I have yet to get in the door with the strangely shaped keyhole.
Everything past this is very open so this is a good place to pause. I suspect the “hidden rooms” are going to cause the biggest pain. This is especially true because the parser is quite non-cooperative. Nearly every command that is not understood repeats the command back with question marks. So if you want to MOVE BED to check for something underneath, it responds with MOVE BED??? and no information is conveyed about if the verb is understood, or if the noun is something even meant to be referred to.

There easily could be a secret here, but nothing I’ve tried has worked. The plaque says “STAR BATS”.
I’ll give the full tour next time.
I’ve got most of the game mapped out, I think. It’s probably a matter of solving a few puzzles now, and then figuring out the sequencing to get all the treasures stored. Speaking of which, this seems to have one of the highest ratios of treasures to to room count that I can remember. You have to collect way more treasures than usual compared to most traditional treasure hunts, and the inventory limit is small, so it’s too much repetitive lugging back and forth. At least the map isn’t huge, and the way you can keep linking it up with shortcuts as you go along is clever. The parser is complete trash, though. I think it’s actually worse than Harry/Whembly, and is actively misleading at times.

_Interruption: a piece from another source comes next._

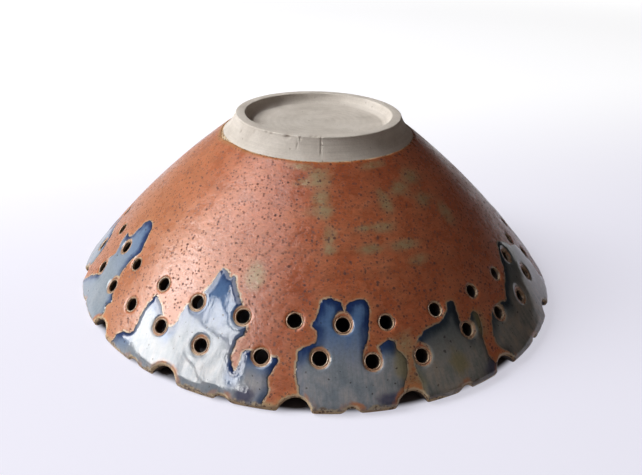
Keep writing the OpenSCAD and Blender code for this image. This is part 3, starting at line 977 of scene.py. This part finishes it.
def liner_finish():
    """Near-black brown glaze with faint rusty breaks"""
    made, where = new_finish("dark_liner_glaze")
    colour = ramp(cloud(where, 120, 4), [(0.35, (0.012, 0.01, 0.01)), (0.7, (0.045, 0.026, 0.018))])
    return surfaced(made, {"Base Color": colour, "Roughness": 0.18}, cloud(where, 500, 2), 0.05 * mm)


low = even_line(liner_low, low_stations)
fences, spots = whole_sheet(bare_lip, ring_steps[[1, 3]], low)
spots += [low[1:-1] + [0, s] for s in ring_steps[[1, 3]]]
turn, up, faces = flat_sheet(fences, np.vstack(spots), liner_room, liner_spacing)
under = clay_off(cut_gap(turn, up))
cover = coat_cover(liner_room(turn, up), liner_t)
liner_coat = two_skins("liner_coat", (turn, up, faces), -under, inner_profile(0), -under - cover,
                       inner_profile(liner_t), {})
liner_coat.data.materials.append(liner_finish())
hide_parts("liner_glaze")
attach(liner_coat, "root")

# Blue runs
# Separate runs of a glossy cobalt glaze that was dripped from the rim over the rust coat.
# Each one is navy along its top edges, blue inside them and grey where it thickened below.
run_t = 0.27 * mm
run_edge_t = 0.04 * mm
run_bed_share = 0.8
run_round = 2.6 * mm
halo_round = 1.2 * mm
run_side = 40 * mm
run_spacing = 1.1 * mm
crest_w = 4 * mm
crest_h = 7.5 * mm
crest_share = 0.85


def blue_finish():
    """Navy at the upper edges, then blue, then streaked slate, with darker teal-grey copies as painted shade
    on the shaded side and a painted pale reflection on the far left
    """
    made, where = new_finish("blue_run_glaze")
    tree = where.tree
    side = add(tree, "ShaderNodeSeparateXYZ", {0: where})["X"]
    high = fact(where, "up")
    inside = fact(where, "inside")
    around = fact(where, "around")
    streak = soft_noise(add(tree, "ShaderNodeCombineXYZ", {"X": around, "Y": high * 0.14}), 0.75, 4, 0.6)
    blot = cloud(where, 150, 4, 0.6, 3)
    fine = cloud(where, 1100, 3, 0.7, 5)
    blot_off = blot - 0.5
    streak_off = streak - 0.5
    upper = fade(fact(where, "tall") + (blot_off * 0.5 + streak_off * 0.35), 0.24, 0.8)
    # Painted shade: toward the shaded right the slate, blue, navy and rim specks turn to darker, greyer
    # copies, and the dark edges are eased
    painted_shade_side = fade(side, 0.016, 0.044)
    streaky = blot + streak_off * 0.8
    slate = ramp(streaky, [(0.3, (0.2, 0.235, 0.275)), (0.5, (0.275, 0.3, 0.335)),
                           (0.68, (0.36, 0.355, 0.37))])
    painted_shade_slate = ramp(streaky, [(0.3, (0.185, 0.202, 0.193)), (0.5, (0.28, 0.274, 0.255)),
                         (0.68, (0.37, 0.325, 0.275))])
    blue = blend(painted_shade_side, (0.075, 0.16, 0.34), (0.085, 0.105, 0.115))
    colour = blend(upper * 0.92, blend(painted_shade_side, slate, painted_shade_slate), blue)
    deep = inside + (blot_off * 4.5 + streak_off * 2.4) - upper * 0.3
    navy_part = fade(deep, 3.6, 0.5) * (upper * 0.7 + 0.28)
    colour = blend(navy_part, colour, blend(painted_shade_side, (0.012, 0.03, 0.115), (0.014, 0.022, 0.032)))
    # Painted reflection: on the far left the glaze is paled toward grey-blue, less where it is navy
    colour = blend(fade(side, -0.05, -0.085) * (0.7 - navy_part * 0.7), colour, (0.3, 0.36, 0.42))
    violet = fact(where, "violet") + blot_off * 1.2
    colour = blend(fade(violet, 0.3, 0.9) * 0.8, colour, (0.05, 0.05, 0.11))
    olive = fact(where, "olive") + blot_off * 1.2
    colour = blend(fade(olive, 0.25, 0.9) * 0.7, colour, (0.25, 0.215, 0.1))
    colour = blend(0.5, colour, ramp(fine, [(0.34, 0.7), (0.6, 1.0)]), "MULTIPLY")
    jag = (cloud(where, 700, 3, 0.6, 8) - 0.5) * 1.1
    edge_dark = blend(upper, (0.045, 0.05, 0.035), (0.008, 0.014, 0.04))
    colour = blend(fade(inside + jag, 0.7, 0.2) * (0.75 - painted_shade_side * 0.4), colour, edge_dark)
    colour = blend(fade(inside, 0.2, 0.04) * 0.5, colour, (0.3, 0.24, 0.15))
    hole = fact(where, "hole") + jag
    colour = blend(fade(hole, 0.4, 0.05) * 0.55, colour, (0.36, 0.24, 0.14))
    notch = fact(where, "notch") + jag * 1.6
    waver = soft_noise(add(tree, "ShaderNodeCombineXYZ", {"X": around * 0.16}), 1, 2)
    warm = fade(notch, 2.2, 0.9) * fade(waver, 0.42, 0.62)
    colour = blend(warm * 0.85, colour, (0.54, 0.21, 0.08))
    colour = blend(fade(notch, 0.8, 0.2) * 0.8, colour, (0.6, 0.47, 0.29))
    band = high + jag * 0.9 + (waver - 0.5) * 3.5
    speck = ramp(cloud(where, 1000, 2), [(0.4, (0.16, 0.1, 0.055)), (0.56, (0.5, 0.39, 0.23))])
    speck = blend(painted_shade_side, speck, (0.12, 0.085, 0.055))
    colour = blend(fade(band, 0.1, -0.7) * 0.9, colour, speck)
    colour = blend(specks(where, 420, 0.2, 11) * 0.7, colour, (0.03, 0.025, 0.025))
    return surfaced(made, {"Base Color": colour, "Roughness": 0.06},
                    cloud(where, 80, 1, 0.3, 9) + streak * 0.06, 0.55 * mm)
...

I don’t want any hints yet, but I’ll mention I did find STAB RATS is recognized at the plaque. The parser problem is STAB RATS does nothing in that room (“YOU’RE ON THE RIGHT TRACK BUT IT IS JUST NOT RIGHT”) and it gets completely misunderstood elsewhere (just “STAB RATS???”). That’s severely rude; I just have to assume when I get the three question mark thing I get no information other than that exact phrase doesn’t work in that exact room under the exact conditions I did the typing.

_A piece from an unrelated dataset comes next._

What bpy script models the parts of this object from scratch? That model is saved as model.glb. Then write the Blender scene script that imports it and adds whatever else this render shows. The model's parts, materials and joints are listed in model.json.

I think it is about a third of the size of Whembly Castle Rob but at least without the hundred odd maze rooms of that game. I have always liked mazes but even I got fed up with Whembly’s interminable examples. This has around 105 rooms if memory serves me correctly so it certainly isn’t small. I shall follow the progress on here when I can as I am away until next Monday.
There are definitely some prize parser frustrations in this one Jason. Some objects are given different names in the description compared to parser acceptability; ‘portrait’ and ‘picture’ for instance. The map and safe should keep you busy banging your head against the wall. There are some clever puzzles however and I was certainly fooled by the rat poison for a while. This one is not afraid to throw some softlocks at you.
if you mean the method of applying the code from the map onto the vault upstairs, I am happy to take spoilers if it’s just a syntax thing (if that’s just wrong somehow, I’ll work things out myself later then)
Not being at home at the moment I can’t check my notes but I remember having a lot of trouble parsing the safe combination in a way the game understands. For some reason you can’t take the map back out with you which I never really understood and I spent a long time trying to don’t in case it was a puzzle in itself. I seem to remember struggling to launch the boat too and there is that hardy perennial the missing exit description as well. Despite these impedementa I still rather enjoyed the game including the nice touch recharging the lamp.
The puzzle is that there is no real puzzle. Just enter the combination straight in, exactly as it’s written. The only shenanigan is that you nonsensicaly have to be holding the map for it to work, but the game’s response kind of clues you in on this if you enter the combination without holding it, so it was just a matter of having to run back and fetch it, which is all too typical of this game.
I actually got this one quickly, mostly because of something similar in another game I played not too long ago, and because I had figured out that this crap parser is completely bespoke location/item based, and can’t handle any sort of extended sequences. I had also already seen that this game has a pattern of destroying your non-treasure items after their one proper use, so I figured the map getting stuck inside wasn’t actually a softlock. The portrait thing that Roger mentions is much worse, and is somewhat similar to the Orac hint command silliness in Dark Star, now that I think of it.
One other thing that seems to be janky in this game is the percentage counter for rooms visited. I’ve got what must be almost the entire thing mapped out, having been sure to visit each room at least once, but the percentage listed always lags well behind my mapping. Maybe this will suddenly fix itself in the end, but it still seems odd. It’s a weird feature anyway, being counted separately from the actual score, which seems entirely treasure-deposit based.
You seen a nice enough “sole” 😂
I love the amateurishness of the games of this era.
Being a sole it makes me wonder why you need to use the boat.
Another bug revolves around location descriptions not updating. The map for instance is still described as being in the room you take it from after having been removed from this location if I remember correctly.
I’ve won the game. Misspelled winning message redacted so as to not spoil its glory. I had hoped this one would take a bit longer, but oh well. I’ll save my final thoughts on it until after you’ve finished.
415 of 415 points in 778 moves. However, it says I covered 95% of the area, when in fact I visited every room, which I confirmed by looking at the maps on CASA after I won. So that counter stayed janky to the end. I think it may have something to do with moving around in the dark, but it doesn’t really matter now.
I put the map up on CASA a time ago but I think I had the same message as you i.e. less than 100 per cent covered. The additional exit bss gur oerrmrjnl had me floored for a while I seem to recall.
Wow, it’s really jarring to see a 5¼-inch floppy with a website URL. I wonder when these were produced.
Cranston Manor! I knew nothing of the non-Apple ][ lineage, but when I read the first entry that’s immediately what I thought… “shades of Cranston Manor”.
The other one I was thinking of was Journey (the 1979 Apple II game) which has a well, a rat fight and a vault. It is still different enough I can’t say for sure, though.